#### Aim
Your task is to copy a single run of lines that starts at the line with "data.materials.append(film_material())" and stops at the line with "imported = [obj", keeping both ends. Copy nothing else.

#### Available data
________
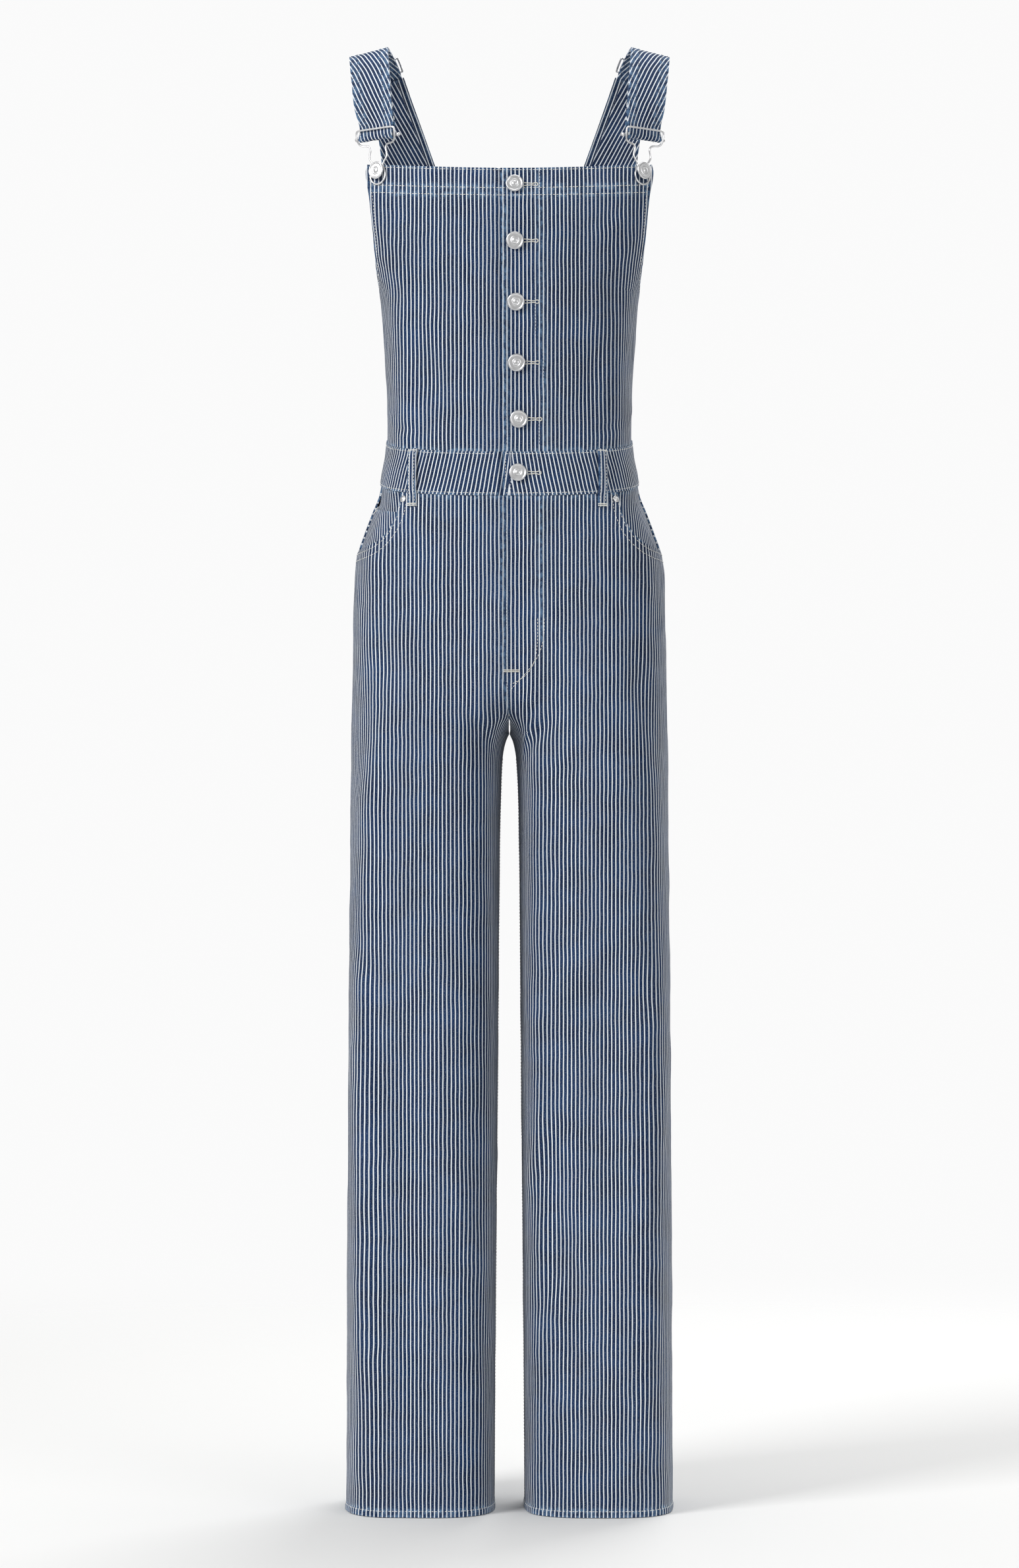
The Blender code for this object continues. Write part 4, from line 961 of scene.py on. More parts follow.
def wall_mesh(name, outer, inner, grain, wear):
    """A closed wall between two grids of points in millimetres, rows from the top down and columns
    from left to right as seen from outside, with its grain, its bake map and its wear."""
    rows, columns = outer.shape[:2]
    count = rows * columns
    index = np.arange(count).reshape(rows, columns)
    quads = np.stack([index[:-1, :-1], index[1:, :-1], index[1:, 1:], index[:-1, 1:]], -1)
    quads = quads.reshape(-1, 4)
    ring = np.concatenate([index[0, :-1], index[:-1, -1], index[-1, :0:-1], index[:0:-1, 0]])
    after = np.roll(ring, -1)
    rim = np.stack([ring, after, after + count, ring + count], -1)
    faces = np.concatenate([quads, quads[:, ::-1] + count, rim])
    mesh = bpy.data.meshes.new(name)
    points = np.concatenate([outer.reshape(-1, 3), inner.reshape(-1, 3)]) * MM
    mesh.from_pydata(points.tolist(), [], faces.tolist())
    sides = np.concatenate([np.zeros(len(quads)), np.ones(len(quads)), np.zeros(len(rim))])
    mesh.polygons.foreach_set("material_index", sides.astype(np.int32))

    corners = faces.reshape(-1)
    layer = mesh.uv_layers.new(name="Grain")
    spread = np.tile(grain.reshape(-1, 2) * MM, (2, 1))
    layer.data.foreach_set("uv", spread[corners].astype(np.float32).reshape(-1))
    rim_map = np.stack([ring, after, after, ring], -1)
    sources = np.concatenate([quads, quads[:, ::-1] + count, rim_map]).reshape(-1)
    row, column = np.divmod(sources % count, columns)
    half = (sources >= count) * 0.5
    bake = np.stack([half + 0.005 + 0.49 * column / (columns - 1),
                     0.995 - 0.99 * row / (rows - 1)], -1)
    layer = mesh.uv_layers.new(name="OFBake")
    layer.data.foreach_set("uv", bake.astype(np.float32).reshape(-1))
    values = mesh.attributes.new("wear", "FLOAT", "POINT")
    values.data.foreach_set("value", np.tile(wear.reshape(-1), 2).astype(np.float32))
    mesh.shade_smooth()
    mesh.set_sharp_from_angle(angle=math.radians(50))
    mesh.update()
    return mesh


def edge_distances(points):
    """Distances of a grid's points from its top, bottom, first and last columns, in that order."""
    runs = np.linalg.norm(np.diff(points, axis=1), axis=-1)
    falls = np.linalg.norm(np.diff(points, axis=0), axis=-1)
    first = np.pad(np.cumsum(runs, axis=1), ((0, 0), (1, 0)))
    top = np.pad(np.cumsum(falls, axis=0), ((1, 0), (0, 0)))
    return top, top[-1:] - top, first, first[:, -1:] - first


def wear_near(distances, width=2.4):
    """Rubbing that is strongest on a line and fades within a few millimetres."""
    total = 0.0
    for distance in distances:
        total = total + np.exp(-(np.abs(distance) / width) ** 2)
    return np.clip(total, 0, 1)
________
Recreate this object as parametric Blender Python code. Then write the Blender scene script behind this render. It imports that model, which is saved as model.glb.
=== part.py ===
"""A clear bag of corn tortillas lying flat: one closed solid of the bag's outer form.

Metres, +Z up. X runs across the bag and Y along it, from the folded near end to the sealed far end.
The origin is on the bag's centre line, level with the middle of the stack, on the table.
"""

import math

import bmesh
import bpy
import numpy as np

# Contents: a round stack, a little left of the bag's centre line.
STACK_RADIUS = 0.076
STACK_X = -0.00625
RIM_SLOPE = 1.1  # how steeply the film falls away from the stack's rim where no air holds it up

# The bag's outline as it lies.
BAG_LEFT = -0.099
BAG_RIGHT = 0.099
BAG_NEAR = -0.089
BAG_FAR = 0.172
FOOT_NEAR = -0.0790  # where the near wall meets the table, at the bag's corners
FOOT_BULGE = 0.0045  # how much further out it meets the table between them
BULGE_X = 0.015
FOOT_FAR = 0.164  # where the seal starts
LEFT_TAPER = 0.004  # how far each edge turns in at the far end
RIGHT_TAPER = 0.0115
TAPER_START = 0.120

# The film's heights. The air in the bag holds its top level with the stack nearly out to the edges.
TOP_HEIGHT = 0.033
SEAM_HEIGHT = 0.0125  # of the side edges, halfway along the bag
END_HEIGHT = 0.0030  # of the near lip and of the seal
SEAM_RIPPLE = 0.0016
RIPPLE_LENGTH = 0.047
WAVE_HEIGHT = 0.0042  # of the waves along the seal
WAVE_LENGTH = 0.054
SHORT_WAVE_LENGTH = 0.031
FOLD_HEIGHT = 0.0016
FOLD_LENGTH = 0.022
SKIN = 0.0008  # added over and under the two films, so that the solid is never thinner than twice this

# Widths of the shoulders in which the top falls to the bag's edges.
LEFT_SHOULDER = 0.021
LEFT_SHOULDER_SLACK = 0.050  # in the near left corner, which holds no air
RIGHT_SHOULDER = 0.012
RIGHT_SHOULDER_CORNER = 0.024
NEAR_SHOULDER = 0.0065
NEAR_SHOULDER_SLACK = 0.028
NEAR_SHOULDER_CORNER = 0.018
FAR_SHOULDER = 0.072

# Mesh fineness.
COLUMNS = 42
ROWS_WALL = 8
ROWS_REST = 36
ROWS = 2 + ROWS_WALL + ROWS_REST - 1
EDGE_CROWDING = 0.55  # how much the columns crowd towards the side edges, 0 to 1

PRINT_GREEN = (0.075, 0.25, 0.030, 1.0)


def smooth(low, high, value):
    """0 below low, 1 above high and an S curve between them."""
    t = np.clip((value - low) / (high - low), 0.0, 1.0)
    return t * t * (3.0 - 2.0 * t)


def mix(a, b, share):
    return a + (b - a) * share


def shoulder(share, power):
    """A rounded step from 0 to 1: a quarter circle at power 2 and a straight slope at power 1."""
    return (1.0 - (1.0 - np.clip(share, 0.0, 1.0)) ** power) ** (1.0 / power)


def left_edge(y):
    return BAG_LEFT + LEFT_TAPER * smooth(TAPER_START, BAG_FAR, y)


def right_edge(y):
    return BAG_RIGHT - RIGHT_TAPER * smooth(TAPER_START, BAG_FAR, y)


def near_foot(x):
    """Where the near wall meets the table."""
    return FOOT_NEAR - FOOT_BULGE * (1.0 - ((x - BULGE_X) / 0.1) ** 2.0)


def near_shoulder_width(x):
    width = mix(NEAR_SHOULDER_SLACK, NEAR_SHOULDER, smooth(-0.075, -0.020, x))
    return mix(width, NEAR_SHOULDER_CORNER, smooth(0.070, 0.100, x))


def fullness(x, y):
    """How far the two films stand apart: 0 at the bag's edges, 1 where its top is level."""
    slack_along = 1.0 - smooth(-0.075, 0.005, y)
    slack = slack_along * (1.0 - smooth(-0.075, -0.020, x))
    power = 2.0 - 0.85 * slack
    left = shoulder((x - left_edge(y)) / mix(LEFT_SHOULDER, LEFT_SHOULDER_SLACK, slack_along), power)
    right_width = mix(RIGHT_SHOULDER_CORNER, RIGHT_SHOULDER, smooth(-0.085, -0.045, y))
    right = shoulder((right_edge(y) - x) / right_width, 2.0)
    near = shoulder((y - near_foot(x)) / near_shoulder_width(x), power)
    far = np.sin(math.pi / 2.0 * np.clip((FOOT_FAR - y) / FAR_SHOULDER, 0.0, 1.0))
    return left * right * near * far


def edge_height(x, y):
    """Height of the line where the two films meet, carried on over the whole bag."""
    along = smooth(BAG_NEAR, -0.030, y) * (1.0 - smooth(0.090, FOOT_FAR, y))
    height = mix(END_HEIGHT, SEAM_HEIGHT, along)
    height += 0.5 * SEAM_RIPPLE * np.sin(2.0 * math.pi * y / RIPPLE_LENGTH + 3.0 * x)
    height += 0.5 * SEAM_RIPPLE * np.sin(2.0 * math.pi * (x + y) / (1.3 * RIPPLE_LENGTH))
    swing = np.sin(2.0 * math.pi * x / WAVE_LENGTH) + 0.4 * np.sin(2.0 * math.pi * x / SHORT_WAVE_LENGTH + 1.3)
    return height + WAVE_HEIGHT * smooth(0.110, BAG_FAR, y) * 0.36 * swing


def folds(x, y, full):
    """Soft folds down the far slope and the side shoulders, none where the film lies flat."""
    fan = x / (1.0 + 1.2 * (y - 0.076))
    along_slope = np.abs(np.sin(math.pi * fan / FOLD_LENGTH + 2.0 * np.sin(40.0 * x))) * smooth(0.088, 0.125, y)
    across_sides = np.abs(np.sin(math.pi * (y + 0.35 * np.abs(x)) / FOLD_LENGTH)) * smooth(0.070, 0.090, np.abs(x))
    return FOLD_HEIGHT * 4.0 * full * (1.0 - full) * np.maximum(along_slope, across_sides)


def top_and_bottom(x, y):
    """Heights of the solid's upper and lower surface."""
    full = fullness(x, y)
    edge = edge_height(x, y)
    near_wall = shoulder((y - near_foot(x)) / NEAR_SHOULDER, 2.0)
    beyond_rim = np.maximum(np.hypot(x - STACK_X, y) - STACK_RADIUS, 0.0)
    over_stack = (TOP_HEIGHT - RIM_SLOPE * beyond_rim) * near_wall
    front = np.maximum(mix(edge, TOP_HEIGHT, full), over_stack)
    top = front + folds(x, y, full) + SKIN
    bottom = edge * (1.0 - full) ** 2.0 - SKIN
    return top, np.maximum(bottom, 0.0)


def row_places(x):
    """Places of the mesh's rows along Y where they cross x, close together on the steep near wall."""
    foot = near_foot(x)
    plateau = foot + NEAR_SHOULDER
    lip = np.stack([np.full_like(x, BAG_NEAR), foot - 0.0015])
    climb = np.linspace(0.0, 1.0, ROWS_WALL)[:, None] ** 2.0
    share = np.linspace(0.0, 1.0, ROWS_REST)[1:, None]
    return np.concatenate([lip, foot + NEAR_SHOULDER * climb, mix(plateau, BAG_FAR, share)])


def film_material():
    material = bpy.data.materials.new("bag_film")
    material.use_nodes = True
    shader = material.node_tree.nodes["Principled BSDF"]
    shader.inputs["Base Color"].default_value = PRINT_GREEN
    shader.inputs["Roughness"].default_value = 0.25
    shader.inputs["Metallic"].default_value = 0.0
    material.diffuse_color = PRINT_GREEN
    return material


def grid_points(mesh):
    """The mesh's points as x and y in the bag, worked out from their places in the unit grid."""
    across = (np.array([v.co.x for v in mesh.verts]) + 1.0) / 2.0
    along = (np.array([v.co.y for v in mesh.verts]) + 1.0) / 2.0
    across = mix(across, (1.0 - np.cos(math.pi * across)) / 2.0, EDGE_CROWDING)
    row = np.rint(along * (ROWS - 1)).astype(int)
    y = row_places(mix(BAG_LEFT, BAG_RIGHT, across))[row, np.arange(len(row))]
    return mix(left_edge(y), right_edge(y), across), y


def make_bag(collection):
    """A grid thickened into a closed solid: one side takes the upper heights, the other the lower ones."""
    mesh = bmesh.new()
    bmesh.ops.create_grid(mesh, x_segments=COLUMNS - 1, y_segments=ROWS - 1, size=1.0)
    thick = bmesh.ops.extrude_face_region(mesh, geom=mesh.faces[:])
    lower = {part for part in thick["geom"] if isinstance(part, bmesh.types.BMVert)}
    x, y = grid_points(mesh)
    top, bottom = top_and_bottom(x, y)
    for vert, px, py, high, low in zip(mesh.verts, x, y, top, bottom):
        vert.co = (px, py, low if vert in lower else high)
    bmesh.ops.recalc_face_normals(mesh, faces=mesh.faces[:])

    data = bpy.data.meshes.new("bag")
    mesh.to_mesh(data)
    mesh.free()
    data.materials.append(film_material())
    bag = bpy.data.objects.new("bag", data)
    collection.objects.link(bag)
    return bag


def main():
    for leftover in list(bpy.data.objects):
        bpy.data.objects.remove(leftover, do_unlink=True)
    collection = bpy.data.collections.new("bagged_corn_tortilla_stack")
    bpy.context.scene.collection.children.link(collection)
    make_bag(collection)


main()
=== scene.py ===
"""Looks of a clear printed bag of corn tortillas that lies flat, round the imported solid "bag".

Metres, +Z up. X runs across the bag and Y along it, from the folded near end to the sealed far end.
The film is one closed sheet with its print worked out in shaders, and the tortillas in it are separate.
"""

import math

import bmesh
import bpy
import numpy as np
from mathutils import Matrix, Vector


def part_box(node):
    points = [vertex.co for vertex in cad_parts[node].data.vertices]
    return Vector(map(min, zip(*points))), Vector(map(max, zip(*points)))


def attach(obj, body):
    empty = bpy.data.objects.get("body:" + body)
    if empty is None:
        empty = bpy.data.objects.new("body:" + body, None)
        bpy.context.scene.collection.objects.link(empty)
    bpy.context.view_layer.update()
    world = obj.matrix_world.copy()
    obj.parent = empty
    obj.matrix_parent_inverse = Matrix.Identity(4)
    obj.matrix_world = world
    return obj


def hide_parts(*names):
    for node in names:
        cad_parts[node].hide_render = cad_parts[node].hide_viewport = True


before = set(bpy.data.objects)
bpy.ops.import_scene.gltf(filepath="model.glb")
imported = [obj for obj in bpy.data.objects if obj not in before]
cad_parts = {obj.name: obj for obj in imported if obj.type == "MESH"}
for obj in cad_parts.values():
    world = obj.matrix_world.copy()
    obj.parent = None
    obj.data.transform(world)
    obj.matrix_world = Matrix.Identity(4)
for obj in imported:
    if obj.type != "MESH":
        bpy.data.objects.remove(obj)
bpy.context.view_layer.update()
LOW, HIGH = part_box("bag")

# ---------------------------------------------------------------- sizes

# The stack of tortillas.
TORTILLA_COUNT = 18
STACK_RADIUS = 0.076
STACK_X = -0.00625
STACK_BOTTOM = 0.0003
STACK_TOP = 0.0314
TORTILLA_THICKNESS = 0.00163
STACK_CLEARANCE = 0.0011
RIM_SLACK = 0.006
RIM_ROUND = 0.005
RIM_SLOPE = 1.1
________
#### Solution
    data.materials.append(film_material())
    bag = bpy.data.objects.new("bag", data)
    collection.objects.link(bag)
    return bag


def main():
    for leftover in list(bpy.data.objects):
        bpy.data.objects.remove(leftover, do_unlink=True)
    collection = bpy.data.collections.new("bagged_corn_tortilla_stack")
    bpy.context.scene.collection.children.link(collection)
    make_bag(collection)


main()
=== scene.py ===
"""Looks of a clear printed bag of corn tortillas that lies flat, round the imported solid "bag".

Metres, +Z up. X runs across the bag and Y along it, from the folded near end to the sealed far end.
The film is one closed sheet with its print worked out in shaders, and the tortillas in it are separate.
"""

import math

import bmesh
import bpy
import numpy as np
from mathutils import Matrix, Vector


def part_box(node):
    points = [vertex.co for vertex in cad_parts[node].data.vertices]
    return Vector(map(min, zip(*points))), Vector(map(max, zip(*points)))


def attach(obj, body):
    empty = bpy.data.objects.get("body:" + body)
    if empty is None:
        empty = bpy.data.objects.new("body:" + body, None)
        bpy.context.scene.collection.objects.link(empty)
    bpy.context.view_layer.update()
    world = obj.matrix_world.copy()
    obj.parent = empty
    obj.matrix_parent_inverse = Matrix.Identity(4)
    obj.matrix_world = world
    return obj


def hide_parts(*names):
    for node in names:
        cad_parts[node].hide_render = cad_parts[node].hide_viewport = True


before = set(bpy.data.objects)
bpy.ops.import_scene.gltf(filepath="model.glb")
imported = [obj for obj in bpy.data.objects if obj not in before]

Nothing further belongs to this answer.